■ GIVEN RECORDS
:::::

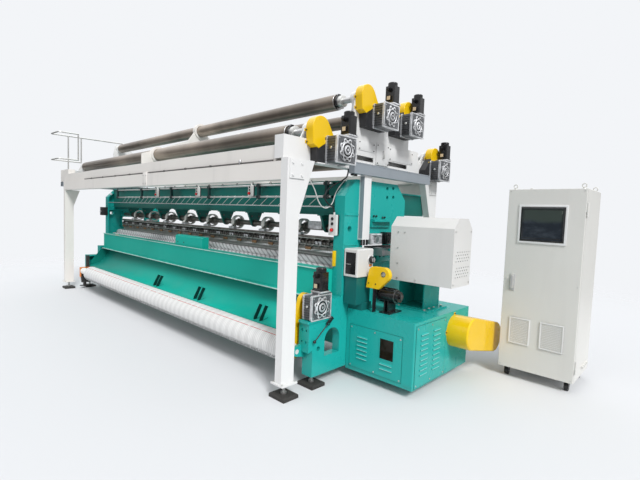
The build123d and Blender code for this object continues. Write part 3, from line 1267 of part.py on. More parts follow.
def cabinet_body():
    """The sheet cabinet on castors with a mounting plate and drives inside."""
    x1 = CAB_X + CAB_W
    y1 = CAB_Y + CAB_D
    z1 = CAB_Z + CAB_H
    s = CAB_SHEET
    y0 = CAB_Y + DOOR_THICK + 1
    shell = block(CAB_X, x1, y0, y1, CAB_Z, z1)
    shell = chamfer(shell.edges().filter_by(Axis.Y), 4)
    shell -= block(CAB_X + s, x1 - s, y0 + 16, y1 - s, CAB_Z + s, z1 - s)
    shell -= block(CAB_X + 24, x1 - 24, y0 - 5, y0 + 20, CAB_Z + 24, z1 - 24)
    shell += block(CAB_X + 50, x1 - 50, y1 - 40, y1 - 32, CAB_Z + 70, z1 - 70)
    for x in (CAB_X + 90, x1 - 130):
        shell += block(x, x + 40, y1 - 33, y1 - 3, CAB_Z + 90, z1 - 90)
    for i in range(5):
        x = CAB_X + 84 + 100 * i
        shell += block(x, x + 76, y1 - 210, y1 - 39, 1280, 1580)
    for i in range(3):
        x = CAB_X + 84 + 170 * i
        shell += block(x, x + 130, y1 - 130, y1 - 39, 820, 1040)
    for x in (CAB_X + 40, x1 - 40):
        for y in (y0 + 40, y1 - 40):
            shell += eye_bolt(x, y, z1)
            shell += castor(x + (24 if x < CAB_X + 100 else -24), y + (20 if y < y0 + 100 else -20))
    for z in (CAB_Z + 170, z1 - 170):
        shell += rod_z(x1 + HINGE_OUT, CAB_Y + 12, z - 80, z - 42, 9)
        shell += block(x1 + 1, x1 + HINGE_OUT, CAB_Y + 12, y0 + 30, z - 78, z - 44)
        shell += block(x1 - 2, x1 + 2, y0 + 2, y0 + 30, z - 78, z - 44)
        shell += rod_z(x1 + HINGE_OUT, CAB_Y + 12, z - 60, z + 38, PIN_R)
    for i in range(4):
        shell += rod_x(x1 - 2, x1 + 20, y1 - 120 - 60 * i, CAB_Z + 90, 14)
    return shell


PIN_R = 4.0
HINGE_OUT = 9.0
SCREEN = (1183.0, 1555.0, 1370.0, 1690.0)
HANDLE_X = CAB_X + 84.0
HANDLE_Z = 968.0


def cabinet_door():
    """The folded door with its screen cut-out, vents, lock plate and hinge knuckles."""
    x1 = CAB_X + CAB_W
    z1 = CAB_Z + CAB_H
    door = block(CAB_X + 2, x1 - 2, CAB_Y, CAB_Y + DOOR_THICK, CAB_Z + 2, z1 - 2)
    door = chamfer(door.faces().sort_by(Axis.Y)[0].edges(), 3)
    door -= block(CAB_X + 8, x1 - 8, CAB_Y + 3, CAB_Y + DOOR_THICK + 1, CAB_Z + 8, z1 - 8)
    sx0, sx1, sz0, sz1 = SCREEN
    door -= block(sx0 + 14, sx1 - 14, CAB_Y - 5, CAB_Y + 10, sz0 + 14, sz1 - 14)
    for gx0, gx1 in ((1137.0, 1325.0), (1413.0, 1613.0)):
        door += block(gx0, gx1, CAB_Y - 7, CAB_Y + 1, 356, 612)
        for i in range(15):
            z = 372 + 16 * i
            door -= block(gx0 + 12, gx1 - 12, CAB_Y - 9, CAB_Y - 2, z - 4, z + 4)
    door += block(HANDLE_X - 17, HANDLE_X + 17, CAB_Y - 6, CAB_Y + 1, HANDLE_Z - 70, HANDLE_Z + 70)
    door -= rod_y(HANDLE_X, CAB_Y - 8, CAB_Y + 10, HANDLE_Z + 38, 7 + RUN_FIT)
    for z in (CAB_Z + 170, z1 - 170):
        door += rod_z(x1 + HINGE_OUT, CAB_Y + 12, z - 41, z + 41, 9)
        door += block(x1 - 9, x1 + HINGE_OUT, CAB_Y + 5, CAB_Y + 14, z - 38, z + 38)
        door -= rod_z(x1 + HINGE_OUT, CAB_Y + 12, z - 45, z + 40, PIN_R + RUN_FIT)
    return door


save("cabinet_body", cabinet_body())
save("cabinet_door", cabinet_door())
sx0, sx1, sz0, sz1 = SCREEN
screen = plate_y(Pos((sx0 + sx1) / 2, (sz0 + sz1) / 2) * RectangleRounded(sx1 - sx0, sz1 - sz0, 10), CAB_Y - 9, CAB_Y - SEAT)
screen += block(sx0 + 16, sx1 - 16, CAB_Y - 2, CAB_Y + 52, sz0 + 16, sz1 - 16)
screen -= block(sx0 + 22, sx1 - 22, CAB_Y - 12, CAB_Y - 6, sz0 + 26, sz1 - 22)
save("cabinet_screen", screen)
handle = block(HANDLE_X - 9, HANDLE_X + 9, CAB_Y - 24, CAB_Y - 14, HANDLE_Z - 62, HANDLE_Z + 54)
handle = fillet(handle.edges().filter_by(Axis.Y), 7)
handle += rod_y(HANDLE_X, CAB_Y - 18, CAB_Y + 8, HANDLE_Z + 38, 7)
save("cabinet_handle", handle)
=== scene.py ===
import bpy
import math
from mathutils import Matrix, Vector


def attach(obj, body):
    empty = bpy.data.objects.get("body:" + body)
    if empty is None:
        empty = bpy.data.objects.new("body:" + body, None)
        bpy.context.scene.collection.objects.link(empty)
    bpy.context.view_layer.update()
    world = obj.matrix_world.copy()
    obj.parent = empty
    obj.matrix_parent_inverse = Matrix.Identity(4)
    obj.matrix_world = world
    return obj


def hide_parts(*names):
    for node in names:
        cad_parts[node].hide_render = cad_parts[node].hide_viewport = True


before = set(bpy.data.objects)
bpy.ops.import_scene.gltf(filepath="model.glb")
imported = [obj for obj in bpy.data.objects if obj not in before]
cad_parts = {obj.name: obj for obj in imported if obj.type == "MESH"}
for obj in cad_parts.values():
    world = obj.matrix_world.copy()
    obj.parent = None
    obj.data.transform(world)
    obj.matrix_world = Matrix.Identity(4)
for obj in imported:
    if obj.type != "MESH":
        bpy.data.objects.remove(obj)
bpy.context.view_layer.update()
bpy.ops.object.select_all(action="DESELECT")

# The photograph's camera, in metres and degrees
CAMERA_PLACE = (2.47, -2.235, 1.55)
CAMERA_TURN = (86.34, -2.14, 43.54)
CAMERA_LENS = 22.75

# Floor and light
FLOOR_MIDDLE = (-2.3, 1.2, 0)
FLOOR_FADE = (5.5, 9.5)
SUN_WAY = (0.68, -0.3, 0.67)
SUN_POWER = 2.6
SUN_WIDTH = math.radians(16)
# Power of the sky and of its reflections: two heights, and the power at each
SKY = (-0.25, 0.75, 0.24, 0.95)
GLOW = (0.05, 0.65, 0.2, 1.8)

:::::

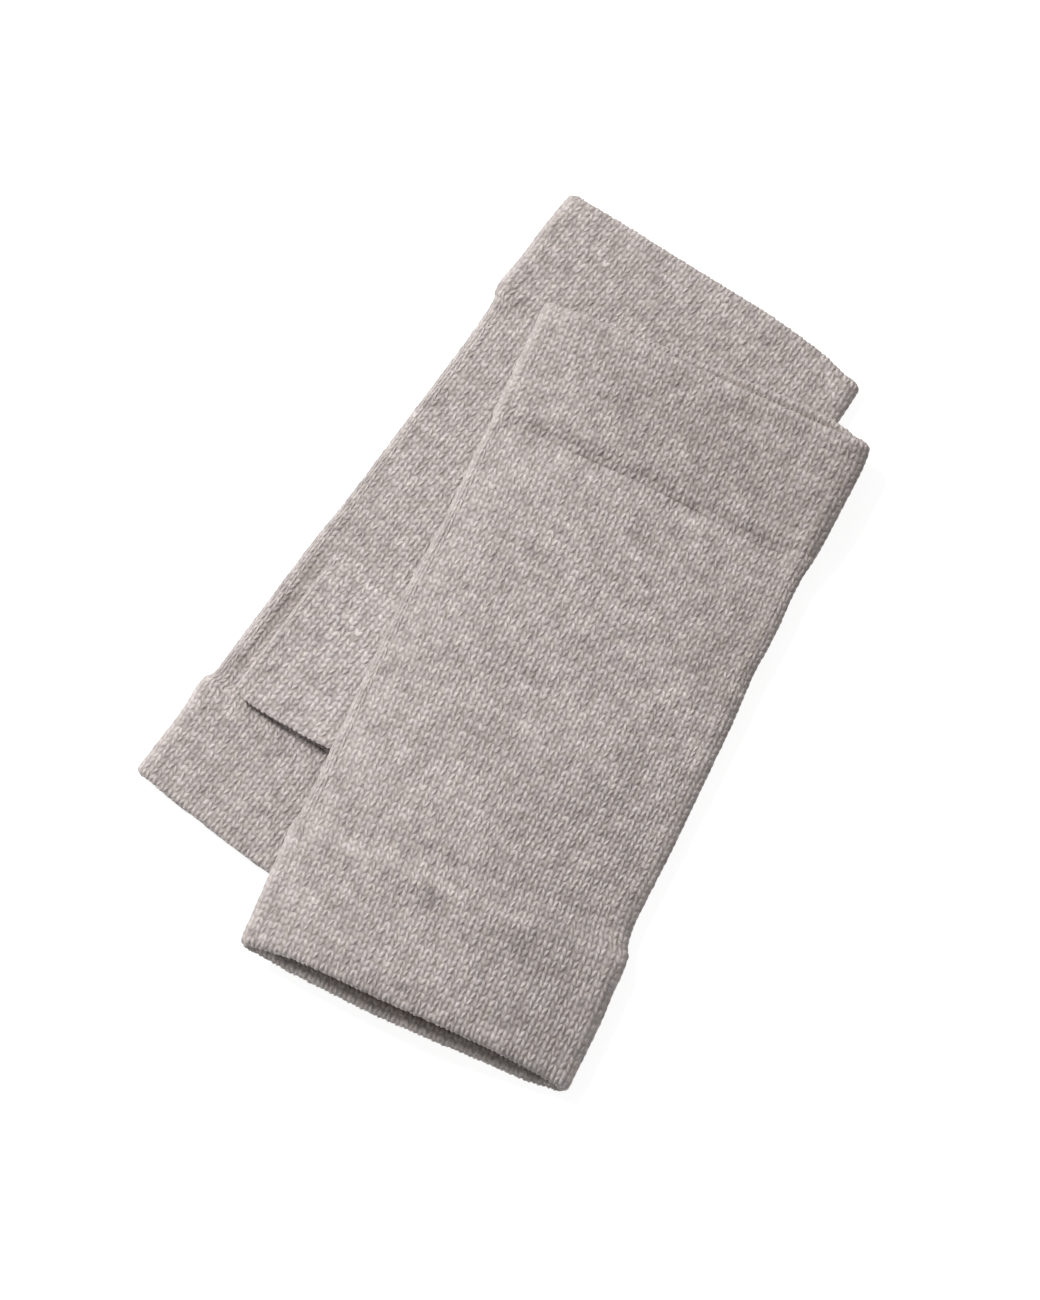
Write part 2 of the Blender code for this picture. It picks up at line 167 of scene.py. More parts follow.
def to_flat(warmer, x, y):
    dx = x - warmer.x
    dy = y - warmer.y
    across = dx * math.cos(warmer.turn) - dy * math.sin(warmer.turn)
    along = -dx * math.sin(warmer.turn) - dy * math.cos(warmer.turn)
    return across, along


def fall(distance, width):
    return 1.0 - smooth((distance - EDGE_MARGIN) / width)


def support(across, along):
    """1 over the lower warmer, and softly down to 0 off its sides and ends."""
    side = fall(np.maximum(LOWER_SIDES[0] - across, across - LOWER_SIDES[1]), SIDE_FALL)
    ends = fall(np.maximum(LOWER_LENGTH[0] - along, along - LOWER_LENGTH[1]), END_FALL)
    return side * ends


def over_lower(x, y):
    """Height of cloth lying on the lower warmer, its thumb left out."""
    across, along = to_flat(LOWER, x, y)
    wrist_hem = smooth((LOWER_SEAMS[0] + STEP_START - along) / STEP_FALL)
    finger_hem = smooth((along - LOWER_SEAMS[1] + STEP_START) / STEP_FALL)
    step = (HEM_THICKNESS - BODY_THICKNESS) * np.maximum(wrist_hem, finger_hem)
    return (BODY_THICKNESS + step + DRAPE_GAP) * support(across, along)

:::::

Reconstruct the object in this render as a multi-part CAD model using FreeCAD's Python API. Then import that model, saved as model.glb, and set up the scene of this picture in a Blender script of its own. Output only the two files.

:::::

■ WHAT THE TASK REQUIRES
From the entries above, extract only the lines running from the one containing "Write part 2" through the one containing "return 1.0 - smooth((distance", inclusive.

■ FULL RESPONSE
Write part 2 of the Blender code for this picture. It picks up at line 167 of scene.py. More parts follow.
def to_flat(warmer, x, y):
    dx = x - warmer.x
    dy = y - warmer.y
    across = dx * math.cos(warmer.turn) - dy * math.sin(warmer.turn)
    along = -dx * math.sin(warmer.turn) - dy * math.cos(warmer.turn)
    return across, along


def fall(distance, width):
    return 1.0 - smooth((distance - EDGE_MARGIN) / width)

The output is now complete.